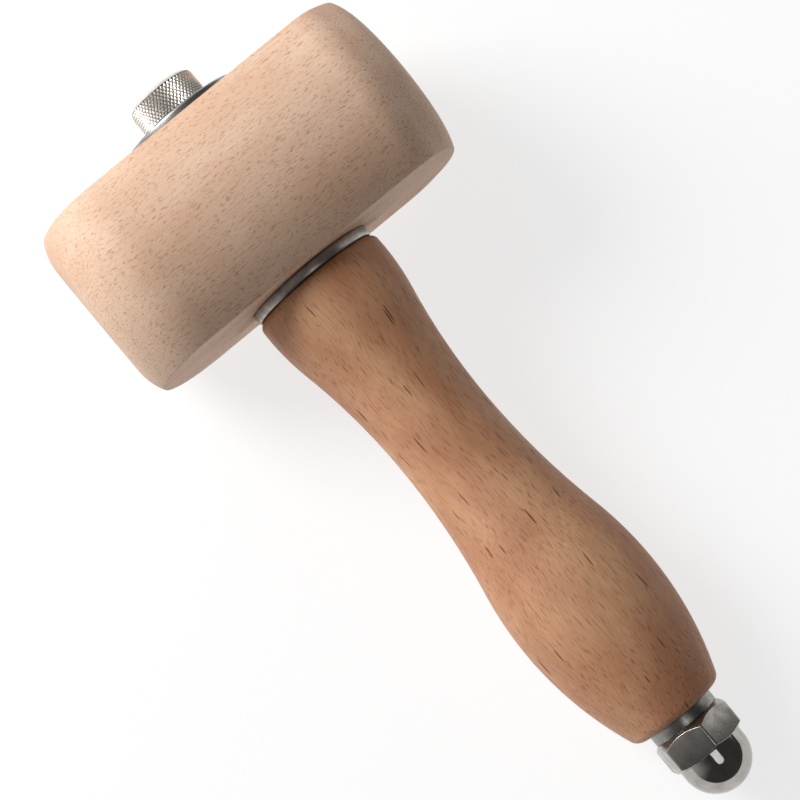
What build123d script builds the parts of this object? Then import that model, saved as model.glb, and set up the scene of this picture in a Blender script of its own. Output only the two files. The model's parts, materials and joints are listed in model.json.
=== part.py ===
from build123d import *
import math
import os

# Wooden T-head mallet, held together by one long M10 screw.
# Turned beech barrel and handle, clamped between a knurled screw head and a domed nut.
# Millimetres, +Z up. The mallet lies on its side, resting on the barrel and the palm swell.
# Every piece is drawn in the tool's own axes first: the screw runs along X with the
# knurled head at +X, the barrel runs along Y, and the origin is the barrel's centre.

os.makedirs("parts", exist_ok=True)

# Barrel (the striking head)
BARREL_R = 29.2
BARREL_LEN = 84.0
FLAT_HALF = 20.4
SHOULDER_Y = 31.0
FACE_CORNER_R = 18.8
SHOULDER_BLEND = 15.5
FACE_ROUND = 14.0

# Handle
HANDLE_LEN = 121.1
COLLAR_R = 16.1
WAIST_R = 12.2
SWELL_R = 17.1
COLLAR_ARC = 55.0
SWELL_ARC = 79.0
COLLAR_ROUND = 1.8
BUTT_ROUND = 2.5

# Screw, clearance holes and washers
BORE_R = 5.25
SHANK_R = 5.0
THREAD_R = 4.5
SCREW_LEN = 180.0
THREAD_LEN = 32.0
KNOB_R = 8.25
KNOB_H = 7.8
KNOB_BEVEL = 0.7
SOCKET_AF = 8.0
SOCKET_DEPTH = 5.2
WASHER_R = 15.5
WASHER_T = 2.5
RING_R = 8.1
RING_T = 2.8
RIM_BEVEL = 0.35

# Domed nut
NUT_AF = 17.0
NUT_CORNER_R = 9.75
NUT_HEX_H = 7.4
NUT_FACE_R = 8.0
NUT_BEVEL_ANGLE = 42.0
NUT_BACK_R = 8.4
NUT_BACK_ANGLE = 30.0
NUT_TURN = -12.0
DOME_R = 8.0
DOME_H = 10.1
TAPPED_R = 4.56
TAPPED_DEPTH = 13.2

# Stations along the screw axis
TOP_SEAT = FLAT_HALF
KNOB_SEAT = TOP_SEAT + WASHER_T
NECK_SEAT = -FLAT_HALF
HANDLE_TOP = NECK_SEAT - WASHER_T
HANDLE_END = HANDLE_TOP - HANDLE_LEN
NUT_SEAT = HANDLE_END - RING_T
SCREW_TIP = KNOB_SEAT - SCREW_LEN
DOME_TIP = NUT_SEAT - NUT_HEX_H - DOME_H
COLLAR_X = HANDLE_TOP - 3.7
WAIST_X = HANDLE_TOP - 42.7
SWELL_X = HANDLE_TOP - 91.2

# Resting pose: tip the screw axis down until the swell meets the bench
swell_rise = SWELL_ARC - SWELL_R
rest_reach = math.hypot(swell_rise, SWELL_X)
TILT = math.degrees(math.acos((SWELL_ARC - BARREL_R) / rest_reach) - math.atan2(-SWELL_X, swell_rise))
COS_T = math.cos(math.radians(TILT))
SIN_T = math.sin(math.radians(TILT))
REACH_HEAD = (KNOB_SEAT + KNOB_H) * COS_T + (KNOB_R - KNOB_BEVEL) * SIN_T
REACH_TAIL = (DOME_TIP + DOME_R) * COS_T - DOME_R
SHIFT_X = -(REACH_HEAD + REACH_TAIL) / 2
PLACE = Pos(SHIFT_X, 0, BARREL_R) * Rot(0, -TILT, 0)


def turned(outline):
    """Solid of revolution about the screw axis from (x, radius) corners."""
    face = make_face(Polyline(*outline, close=True))
    return revolve(face, Axis.X)


def drilled(solid, radius, start, end):
    """Round hole along the screw axis between two stations."""
    length = abs(end - start)
    tool = Cylinder(radius, length, rotation=(0, 90, 0))
    return solid - Pos((start + end) / 2, 0, 0) * tool


# Mallet head: turned barrel with rounded shoulders, planed flat top and bottom
half = BARREL_LEN / 2
with BuildSketch() as barrel_outline:
    with BuildLine():
        Polyline(
            (0, -half),
            (FACE_CORNER_R, -half),
            (BARREL_R, -SHOULDER_Y),
            (BARREL_R, SHOULDER_Y),
            (FACE_CORNER_R, half),
            (0, half),
            close=True,
        )
    make_face()
    shoulder_corners = [v for v in vertices() if abs(v.X - BARREL_R) < 0.01]
    fillet(shoulder_corners, SHOULDER_BLEND)
    face_corners = [v for v in vertices() if abs(v.X - FACE_CORNER_R) < 0.01]
    fillet(face_corners, FACE_ROUND)
barrel = revolve(barrel_outline.sketch, Axis.Y)
barrel = barrel & Box(2 * FLAT_HALF, 2 * BARREL_LEN, 4 * BARREL_R)
mallet_head = drilled(barrel, BORE_R, -BARREL_R, BARREL_R)

# Handle: convex collar, hollow waist and convex palm swell, four arcs meeting in tangency
neck_turn = 2 * math.atan((COLLAR_R - WAIST_R) / (COLLAR_X - WAIST_X))
neck_hollow = (COLLAR_X - WAIST_X) / math.sin(neck_turn) - COLLAR_ARC
palm_turn = 2 * math.atan((SWELL_R - WAIST_R) / (WAIST_X - SWELL_X))
palm_hollow = (WAIST_X - SWELL_X) / math.sin(palm_turn) - SWELL_ARC
top_edge_r = COLLAR_R - COLLAR_ARC + math.sqrt(COLLAR_ARC**2 - (HANDLE_TOP - COLLAR_X) ** 2)
butt_r = SWELL_R - SWELL_ARC + math.sqrt(SWELL_ARC**2 - (SWELL_X - HANDLE_END) ** 2)
neck_joint_x = COLLAR_X - COLLAR_ARC * math.sin(neck_turn)
neck_joint_r = COLLAR_R - COLLAR_ARC * (1 - math.cos(neck_turn))
palm_joint_x = SWELL_X + SWELL_ARC * math.sin(palm_turn)
palm_joint_r = SWELL_R - SWELL_ARC * (1 - math.cos(palm_turn))
with BuildSketch() as handle_outline:
    with BuildLine():
        RadiusArc((HANDLE_TOP, top_edge_r), (neck_joint_x, neck_joint_r), -COLLAR_ARC)
        RadiusArc((neck_joint_x, neck_joint_r), (WAIST_X, WAIST_R), neck_hollow)
        RadiusArc((WAIST_X, WAIST_R), (palm_joint_x, palm_joint_r), palm_hollow)
        RadiusArc((palm_joint_x, palm_joint_r), (HANDLE_END, butt_r), -SWELL_ARC)
        Line((HANDLE_END, butt_r), (HANDLE_END, 0))
        Line((HANDLE_END, 0), (HANDLE_TOP, 0))
        Line((HANDLE_TOP, 0), (HANDLE_TOP, top_edge_r))
    make_face()
    collar_corner = [v for v in vertices() if v.Y > 9 and v.X > HANDLE_TOP - 0.01]
    fillet(collar_corner, COLLAR_ROUND)
    butt_corner = [v for v in vertices() if v.Y > 9 and v.X < HANDLE_END + 0.01]
    fillet(butt_corner, BUTT_ROUND)
grip = revolve(handle_outline.sketch, Axis.X)
handle = drilled(grip, BORE_R, HANDLE_TOP, HANDLE_END)

# Tie bolt: knurled socket head, plain shank, threaded tail drawn at its pitch diameter
thread_start = SCREW_TIP + THREAD_LEN
knob_top = KNOB_SEAT + KNOB_H
bolt = turned([
    (knob_top, 0),
    (knob_top, KNOB_R - KNOB_BEVEL),
    (knob_top - KNOB_BEVEL, KNOB_R),
    (KNOB_SEAT + 0.9, KNOB_R),
    (KNOB_SEAT, KNOB_R - 0.9),
    (KNOB_SEAT, SHANK_R),
    (thread_start, SHANK_R),
    (thread_start - 0.5, THREAD_R),
    (SCREW_TIP + 1.0, THREAD_R),
    (SCREW_TIP, THREAD_R - 1.0),
    (SCREW_TIP, 0),
])
socket_hex = RegularPolygon(SOCKET_AF / 2, 6, major_radius=False)
socket_plane = Plane(origin=(knob_top, 0, 0), x_dir=(0, 1, 0), z_dir=(1, 0, 0))
socket_cut = extrude(socket_plane * socket_hex, -SOCKET_DEPTH)
tie_bolt = bolt - socket_cut


def washer(seat, radius, thickness):
    """Flat ring with bevelled rims; its +X side sits at the given station."""
    back = seat - thickness
    return turned([
        (seat, BORE_R),
        (seat, radius - RIM_BEVEL),
        (seat - RIM_BEVEL, radius),
        (back + RIM_BEVEL, radius),
        (back, radius - RIM_BEVEL),
        (back, BORE_R),
    ])


# Large washers above and below the barrel, and the thick ring under the nut
top_washer = washer(KNOB_SEAT, WASHER_R, WASHER_T)
neck_washer = washer(NECK_SEAT, WASHER_R, WASHER_T)
end_washer = washer(HANDLE_END, RING_R, RING_T)

# Domed nut: hexagon bevelled at both ends, closed dome beyond it, blind tapped hole
hex_back = NUT_SEAT - NUT_HEX_H
hex_plane = Plane(origin=(NUT_SEAT, 0, 0), x_dir=(0, 0, 1), z_dir=(-1, 0, 0))
hexagon = Rot(0, 0, NUT_TURN) * RegularPolygon(NUT_AF / 2, 6, major_radius=False)
hex_prism = extrude(hex_plane * hexagon, NUT_HEX_H)
bevel_drop = (NUT_CORNER_R - NUT_FACE_R) * math.tan(math.radians(NUT_BEVEL_ANGLE))
back_drop = (NUT_CORNER_R - NUT_BACK_R) * math.tan(math.radians(NUT_BACK_ANGLE))
blank = turned([
    (NUT_SEAT, 0),
    (NUT_SEAT, NUT_FACE_R),
    (NUT_SEAT - bevel_drop, NUT_CORNER_R),
    (hex_back + back_drop, NUT_CORNER_R),
    (hex_back, NUT_BACK_R),
    (hex_back, 0),
])
dome_centre = DOME_TIP + DOME_R
with BuildSketch() as dome_outline:
    with BuildLine():
        Line((hex_back + 0.5, 0), (hex_back + 0.5, DOME_R))
        Line((hex_back + 0.5, DOME_R), (dome_centre, DOME_R))
        RadiusArc((dome_centre, DOME_R), (DOME_TIP, 0), -DOME_R)
        Line((DOME_TIP, 0), (hex_back + 0.5, 0))
    make_face()
dome = revolve(dome_outline.sketch, Axis.X)
tapped_hole = turned([
    (NUT_SEAT, 0),
    (NUT_SEAT, TAPPED_R + 0.6),
    (NUT_SEAT - 0.6, TAPPED_R),
    (NUT_SEAT - TAPPED_DEPTH, TAPPED_R),
    (NUT_SEAT - TAPPED_DEPTH - 1.6, 0),
])
acorn_nut = (hex_prism & blank) + dome - tapped_hole

pieces = {
    "mallet_head": mallet_head,
    "handle": handle,
    "tie_bolt": tie_bolt,
    "top_washer": top_washer,
    "neck_washer": neck_washer,
    "end_washer": end_washer,
    "acorn_nut": acorn_nut,
}
for name, shape in pieces.items():
    placed = PLACE * shape
    placed.label = name
    export_step(placed, f"parts/{name}.step")
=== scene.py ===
import json
import math

import bmesh
import bpy
from mathutils import Matrix, Vector


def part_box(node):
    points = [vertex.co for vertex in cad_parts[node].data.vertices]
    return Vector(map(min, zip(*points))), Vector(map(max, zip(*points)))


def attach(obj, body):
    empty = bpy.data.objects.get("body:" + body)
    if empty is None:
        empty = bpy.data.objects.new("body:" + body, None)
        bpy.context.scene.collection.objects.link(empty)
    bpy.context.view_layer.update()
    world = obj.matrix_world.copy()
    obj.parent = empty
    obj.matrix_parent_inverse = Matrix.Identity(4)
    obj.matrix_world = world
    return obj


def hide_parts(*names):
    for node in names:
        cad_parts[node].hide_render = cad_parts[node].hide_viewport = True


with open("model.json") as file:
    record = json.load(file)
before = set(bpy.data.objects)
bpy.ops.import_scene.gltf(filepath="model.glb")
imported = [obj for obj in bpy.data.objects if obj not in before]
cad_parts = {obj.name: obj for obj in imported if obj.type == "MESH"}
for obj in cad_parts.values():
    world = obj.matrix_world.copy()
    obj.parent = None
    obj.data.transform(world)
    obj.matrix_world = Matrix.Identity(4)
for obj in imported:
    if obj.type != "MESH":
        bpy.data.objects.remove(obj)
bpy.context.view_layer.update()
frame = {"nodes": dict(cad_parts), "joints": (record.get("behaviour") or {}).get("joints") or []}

# --- Striking head --------------------------------------------------------------------
# A short beech barrel, turned between centres with the grain along it. Its ends are turned
# in to smaller striking faces and two opposite sides are planed flat for the washers. The
# long screw passes through a hole drilled across the grain.

# Sizes are in millimetres, and MM turns them to the row's metres
MM = 0.001
BARREL_R = 29.2
BARREL_HALF = 42.0
FLAT_HALF = 20.4
# Corners of the outline at +y and at -y, as (along, radius, rounding): one end is rounder
LEFT_END = ((BARREL_HALF, 18.8, 13.5), (32.8, BARREL_R, 16.8))
RIGHT_END = ((BARREL_HALF, 21.2, 11.0), (32.6, BARREL_R, 10.0))
RIM_EASE = 0.3
BORE_R = 5.25
DRILL_REACH = 40
MERGE_WITHIN = 0.004

# The tool's own axes: the screw along x with the knurled head at +x, the barrel along y
low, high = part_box("mallet_head")
head_centre = (Vector(low) + Vector(high)) / 2
travel = next(joint for joint in frame["joints"] if joint["name"] == "nut_travel")
screw_axis = -Vector(travel["axis"]).normalized()
barrel_axis = Vector((0, 1, 0))
tool_turn = Matrix((screw_axis, barrel_axis, screw_axis.cross(barrel_axis))).transposed()
tool_place = Matrix.Translation(head_centre) @ tool_turn.to_4x4() @ Matrix.Scale(MM, 4)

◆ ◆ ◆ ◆

What needs to be done:
Print only the lines that run from the start of the listing to the line bearing "SWELL_X = HANDLE_TOP - 91.2"; please keep the first line and that last one, exactly as they appear.

Response:
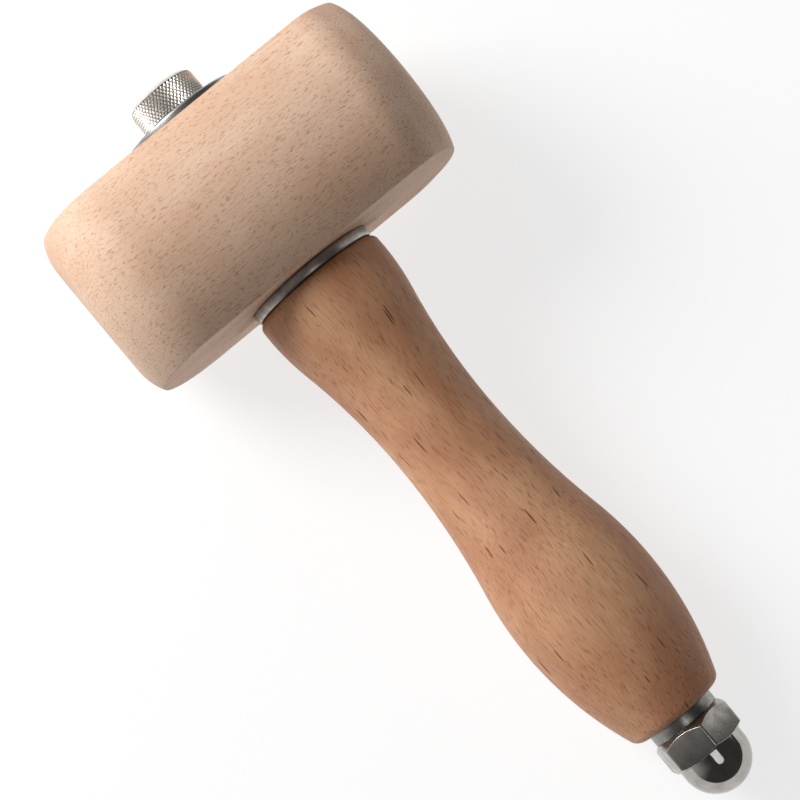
What build123d script builds the parts of this object? Then import that model, saved as model.glb, and set up the scene of this picture in a Blender script of its own. Output only the two files. The model's parts, materials and joints are listed in model.json.
=== part.py ===
from build123d import *
import math
import os

# Wooden T-head mallet, held together by one long M10 screw.
# Turned beech barrel and handle, clamped between a knurled screw head and a domed nut.
# Millimetres, +Z up. The mallet lies on its side, resting on the barrel and the palm swell.
# Every piece is drawn in the tool's own axes first: the screw runs along X with the
# knurled head at +X, the barrel runs along Y, and the origin is the barrel's centre.

os.makedirs("parts", exist_ok=True)

# Barrel (the striking head)
BARREL_R = 29.2
BARREL_LEN = 84.0
FLAT_HALF = 20.4
SHOULDER_Y = 31.0
FACE_CORNER_R = 18.8
SHOULDER_BLEND = 15.5
FACE_ROUND = 14.0

# Handle
HANDLE_LEN = 121.1
COLLAR_R = 16.1
WAIST_R = 12.2
SWELL_R = 17.1
COLLAR_ARC = 55.0
SWELL_ARC = 79.0
COLLAR_ROUND = 1.8
BUTT_ROUND = 2.5

# Screw, clearance holes and washers
BORE_R = 5.25
SHANK_R = 5.0
THREAD_R = 4.5
SCREW_LEN = 180.0
THREAD_LEN = 32.0
KNOB_R = 8.25
KNOB_H = 7.8
KNOB_BEVEL = 0.7
SOCKET_AF = 8.0
SOCKET_DEPTH = 5.2
WASHER_R = 15.5
WASHER_T = 2.5
RING_R = 8.1
RING_T = 2.8
RIM_BEVEL = 0.35

# Domed nut
NUT_AF = 17.0
NUT_CORNER_R = 9.75
NUT_HEX_H = 7.4
NUT_FACE_R = 8.0
NUT_BEVEL_ANGLE = 42.0
NUT_BACK_R = 8.4
NUT_BACK_ANGLE = 30.0
NUT_TURN = -12.0
DOME_R = 8.0
DOME_H = 10.1
TAPPED_R = 4.56
TAPPED_DEPTH = 13.2

# Stations along the screw axis
TOP_SEAT = FLAT_HALF
KNOB_SEAT = TOP_SEAT + WASHER_T
NECK_SEAT = -FLAT_HALF
HANDLE_TOP = NECK_SEAT - WASHER_T
HANDLE_END = HANDLE_TOP - HANDLE_LEN
NUT_SEAT = HANDLE_END - RING_T
SCREW_TIP = KNOB_SEAT - SCREW_LEN
DOME_TIP = NUT_SEAT - NUT_HEX_H - DOME_H
COLLAR_X = HANDLE_TOP - 3.7
WAIST_X = HANDLE_TOP - 42.7
SWELL_X = HANDLE_TOP - 91.2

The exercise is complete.